» GIVEN PROBLEM
Repeat each line exactly as it is written.

-- Start of GIVEN MATERIAL --

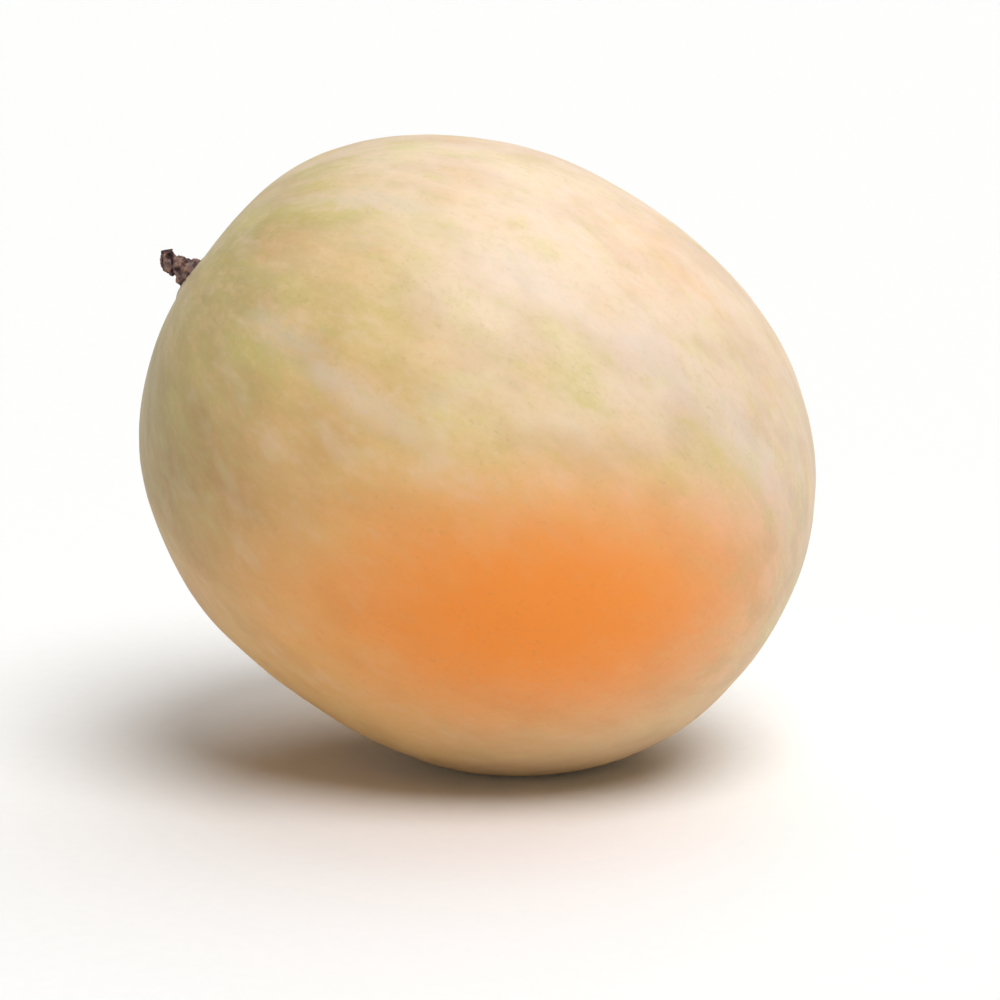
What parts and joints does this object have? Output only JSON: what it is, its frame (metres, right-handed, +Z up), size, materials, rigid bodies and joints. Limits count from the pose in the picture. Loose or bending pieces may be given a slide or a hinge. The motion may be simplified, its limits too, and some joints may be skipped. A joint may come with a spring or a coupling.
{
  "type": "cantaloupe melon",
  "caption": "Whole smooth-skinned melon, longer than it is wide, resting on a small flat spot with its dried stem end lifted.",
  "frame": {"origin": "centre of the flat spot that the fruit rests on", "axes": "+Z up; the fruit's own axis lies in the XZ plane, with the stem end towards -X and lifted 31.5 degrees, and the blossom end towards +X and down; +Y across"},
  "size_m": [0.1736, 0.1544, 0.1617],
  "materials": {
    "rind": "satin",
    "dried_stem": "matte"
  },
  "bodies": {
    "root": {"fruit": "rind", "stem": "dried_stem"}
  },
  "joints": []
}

-- End of GIVEN MATERIAL --

» EXERCISE SOLUTION
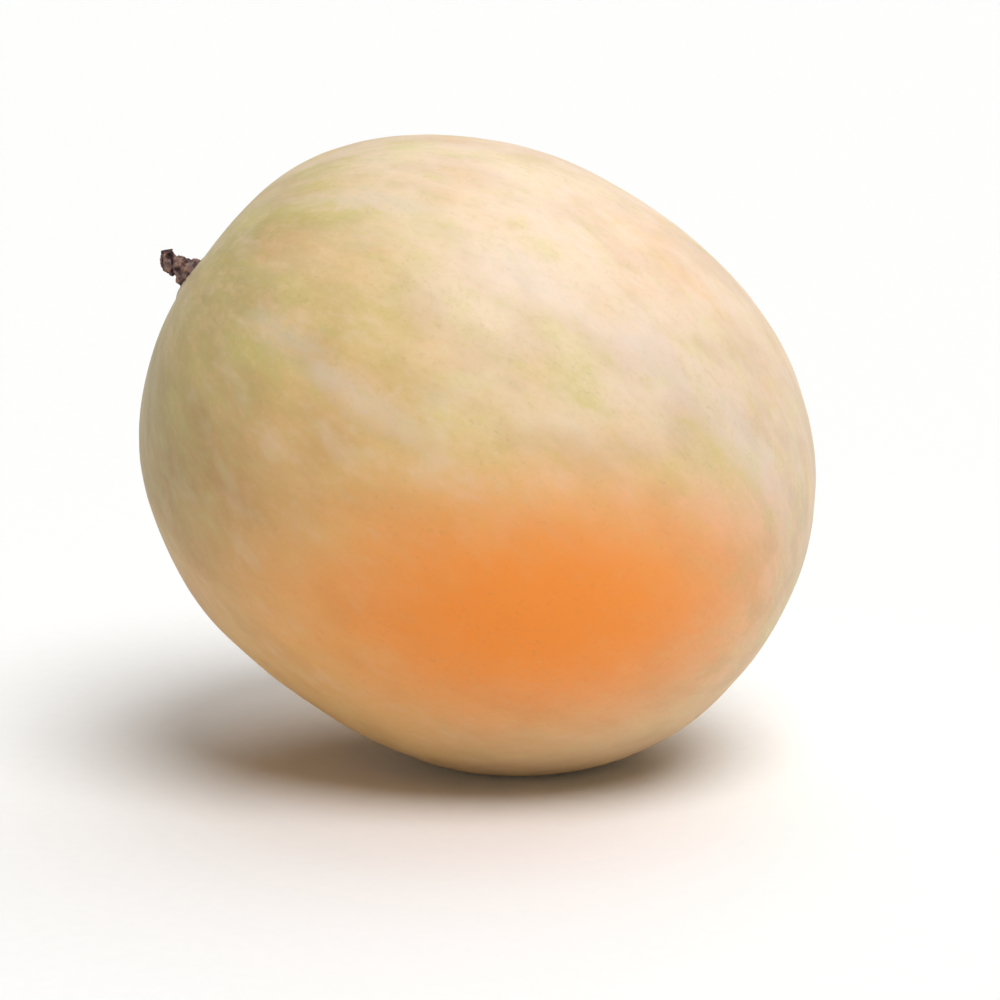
What parts and joints does this object have? Output only JSON: what it is, its frame (metres, right-handed, +Z up), size, materials, rigid bodies and joints. Limits count from the pose in the picture. Loose or bending pieces may be given a slide or a hinge. The motion may be simplified, its limits too, and some joints may be skipped. A joint may come with a spring or a coupling.
{
  "type": "cantaloupe melon",
  "caption": "Whole smooth-skinned melon, longer than it is wide, resting on a small flat spot with its dried stem end lifted.",
  "frame": {"origin": "centre of the flat spot that the fruit rests on", "axes": "+Z up; the fruit's own axis lies in the XZ plane, with the stem end towards -X and lifted 31.5 degrees, and the blossom end towards +X and down; +Y across"},
  "size_m": [0.1736, 0.1544, 0.1617],
  "materials": {
    "rind": "satin",
    "dried_stem": "matte"
  },
  "bodies": {
    "root": {"fruit": "rind", "stem": "dried_stem"}
  },
  "joints": []
}